* _Data shown_
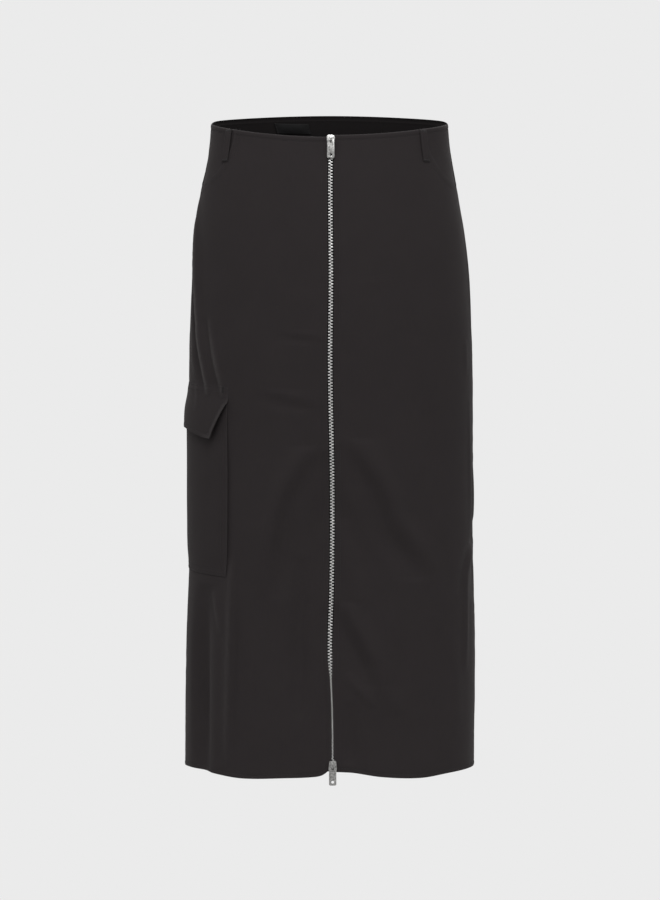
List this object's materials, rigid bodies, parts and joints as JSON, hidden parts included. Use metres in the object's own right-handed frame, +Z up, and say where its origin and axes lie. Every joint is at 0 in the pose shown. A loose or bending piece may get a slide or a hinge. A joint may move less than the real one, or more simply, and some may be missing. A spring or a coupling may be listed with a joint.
{
  "type": "straight midi skirt",
  "caption": "Straight midi skirt filled out as worn, with a metal zip down the whole front, curved hip pockets, belt loops and a flapped cargo pocket on the wearer's right side.",
  "frame": {"origin": "middle of the waist opening, level with its two side points, where the wearer's waist holds the skirt", "axes": "+Z up through the waist opening, -Y is the front with the zip, +X is the wearer's left"},
  "size_m": [0.3434, 0.2323, 0.7884],
  "materials": {
    "twill": "matte charcoal twill",
    "zip_tape": "woven black tape",
    "zip_metal": "bright silver-coloured metal",
    "label": "bare black woven label"
  },
  "bodies": {
    "skirt": {"front_right": "twill", "front_left": "twill", "back": "twill", "hip_facing_right": "twill", "hip_facing_left": "twill", "cargo_pocket": "twill", "cargo_flap": "twill", "belt_loop_front_right": "twill", "belt_loop_front_left": "twill", "belt_loop_back_left": "twill", "belt_loop_back_middle": "twill", "belt_loop_back_right": "twill", "label": "label", "zip_tape_right": "zip_tape", "zip_tape_left": "zip_tape", "zip_chain": "zip_metal", "zip_slider_top": "zip_metal", "zip_slider_bottom": "zip_metal"},
    "pull_top": {"zip_pull_top": "zip_metal"},
    "pull_bottom": {"zip_pull_bottom": "zip_metal"}
  },
  "joints": [
    {"name": "pull_top_hinge", "type": "hinge", "parent": "skirt", "child": "pull_top", "pos_m": [0.00087, -0.09825, -0.03053], "axis": [-1, 0, 0], "range_deg": [0, 165]},
    {"name": "pull_bottom_hinge", "type": "hinge", "parent": "skirt", "child": "pull_bottom", "pos_m": [0.00307, -0.10057, -0.746], "axis": [-1, 0, 0], "range_deg": [0, 165]}
  ]
}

* _Instructions to follow_
Write the data from above out again, exactly.

* _Exercise answer_
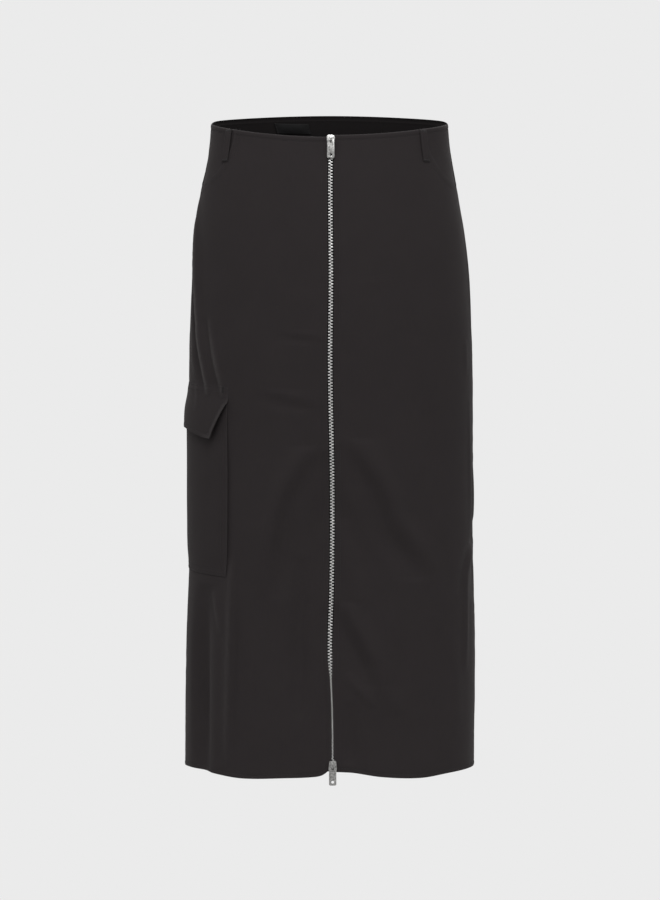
List this object's materials, rigid bodies, parts and joints as JSON, hidden parts included. Use metres in the object's own right-handed frame, +Z up, and say where its origin and axes lie. Every joint is at 0 in the pose shown. A loose or bending piece may get a slide or a hinge. A joint may move less than the real one, or more simply, and some may be missing. A spring or a coupling may be listed with a joint.
{
  "type": "straight midi skirt",
  "caption": "Straight midi skirt filled out as worn, with a metal zip down the whole front, curved hip pockets, belt loops and a flapped cargo pocket on the wearer's right side.",
  "frame": {"origin": "middle of the waist opening, level with its two side points, where the wearer's waist holds the skirt", "axes": "+Z up through the waist opening, -Y is the front with the zip, +X is the wearer's left"},
  "size_m": [0.3434, 0.2323, 0.7884],
  "materials": {
    "twill": "matte charcoal twill",
    "zip_tape": "woven black tape",
    "zip_metal": "bright silver-coloured metal",
    "label": "bare black woven label"
  },
  "bodies": {
    "skirt": {"front_right": "twill", "front_left": "twill", "back": "twill", "hip_facing_right": "twill", "hip_facing_left": "twill", "cargo_pocket": "twill", "cargo_flap": "twill", "belt_loop_front_right": "twill", "belt_loop_front_left": "twill", "belt_loop_back_left": "twill", "belt_loop_back_middle": "twill", "belt_loop_back_right": "twill", "label": "label", "zip_tape_right": "zip_tape", "zip_tape_left": "zip_tape", "zip_chain": "zip_metal", "zip_slider_top": "zip_metal", "zip_slider_bottom": "zip_metal"},
    "pull_top": {"zip_pull_top": "zip_metal"},
    "pull_bottom": {"zip_pull_bottom": "zip_metal"}
  },
  "joints": [
    {"name": "pull_top_hinge", "type": "hinge", "parent": "skirt", "child": "pull_top", "pos_m": [0.00087, -0.09825, -0.03053], "axis": [-1, 0, 0], "range_deg": [0, 165]},
    {"name": "pull_bottom_hinge", "type": "hinge", "parent": "skirt", "child": "pull_bottom", "pos_m": [0.00307, -0.10057, -0.746], "axis": [-1, 0, 0], "range_deg": [0, 165]}
  ]
}